If anyone else is reading this thread because they have fogging issues, try removing the chin skirt if you have one.
That's interesting. I've not noticed that. In cold weather I run the nose curtain piece too, along with the chin skirt. The nose piece deflects the air from my breath down into the chin vent area instead of up into the visor area. Many helmets come with these, but I have noticed not a lot of people use them.

Every helmet is different though, some vent much better than others. I love the newer flow thru venting with exhaust ports on the back of some helmets now. Huge improvement over the FF helmets of the '80s with no venting anywhere except the chin.
 

kwthom

Rider
Premier Member
IBA Member
#31
Many helmets come with these, but I have noticed not a lot of people use them.
Now, add a microphone to the mix of all that paraphernalia immediately adjacent to your mouth.

Not for me, though I will have those accessory pieces in my small gear-bag stashed in the bike on those cold/wet rides...yet the only one I use is the chin skirt.
 

keithu

Premier Member
#32
That's interesting.

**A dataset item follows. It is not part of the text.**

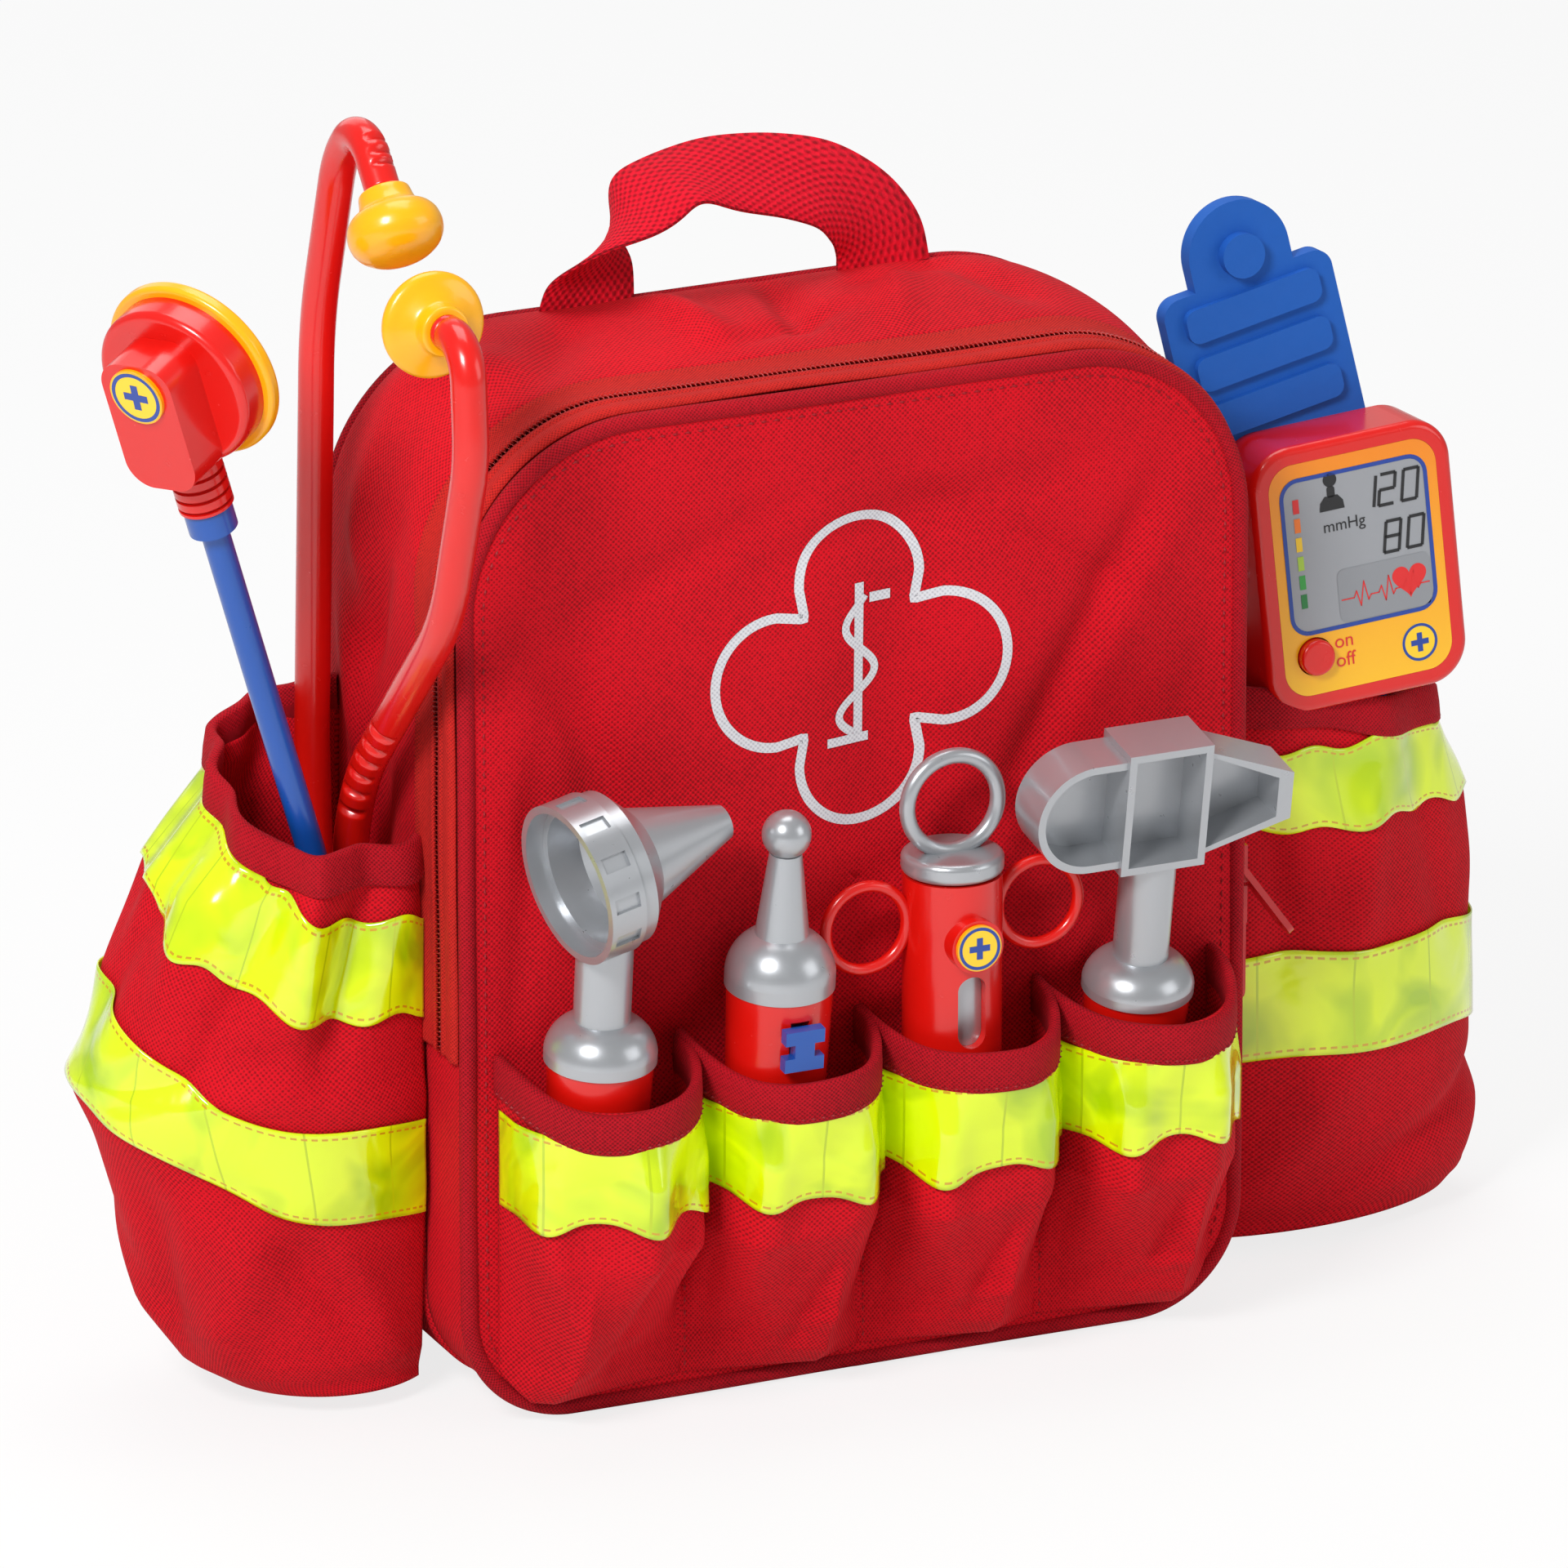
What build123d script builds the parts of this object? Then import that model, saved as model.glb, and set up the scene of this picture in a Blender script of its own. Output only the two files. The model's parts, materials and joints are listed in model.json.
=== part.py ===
"""Toy rescue backpack with its pocketed toy instruments, in millimetres.

X runs to the right as seen from the front, Y to the back and Z up.
The origin is on the ground, under the middle of the bag.
"""

from build123d import *
import math
import os

os.makedirs("parts", exist_ok=True)

# Bag body
bag_width = 215.0
bag_height = 262.0
bag_depth = 90.0
top_corner = 48.0
bottom_corner = 30.0
cloth = 2.0
back_padding = 5.0
piping_diameter = 4.4
seam_gap = 0.1

# Zip round the front panel
zip_end_height = 97.0
zip_setback = 15.0
zip_tape_width = 12.0
zip_tape_sink = 0.8
zip_bead_width = 1.6
zip_gap = 0.4
gore_foot = 6.0

# Front pouches
pouch_count = 4
pouch_pitch = 49.0
pouch_foot = 8.0
pouch_mouth = 94.0
pouch_depth = 36.0
pouch_wall = 1.5
pouch_bulge = ((0.0, 0.3), (0.3, 0.86), (0.58, 1.03))
pouch_binding_height = 10.0
pouch_binding_lap = 0.25
pouch_binding_wall = 2.2
reflective_tape_width = 24.0
reflective_tape_thickness = 0.6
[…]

I've not noticed that....

Every helmet is different though, some vent much better than others.
Yes, and every rider is different. I have a large, long head which makes it difficult to find any helmet where my chin doesn't contact the chin bar. This is my main problem with Schuberth; I literally can't even close their chin bars because my face is in the way.

A nose piece does help reduce fogging, but the two times I've tried to use a chin skirt (on this Scorpion and on an old Shoei FF) it exacerbated fogging badly. The chin curtain actually rests against my chin and forms a seal. Furthermore, I seem to exhale more moisture than most people. Whenever I'm in a car with other passengers, the windows next to me always fog up first.

Such is life for a freak of nature.
 

SteveAikens

Premier Member
IBR Finisher
#33
I recently bought a C3Pro. Been riding a C3 since they first showed up on the market. I have pinlocks on both and have no issues with night riding.

This discussion is the first I heard anything about it.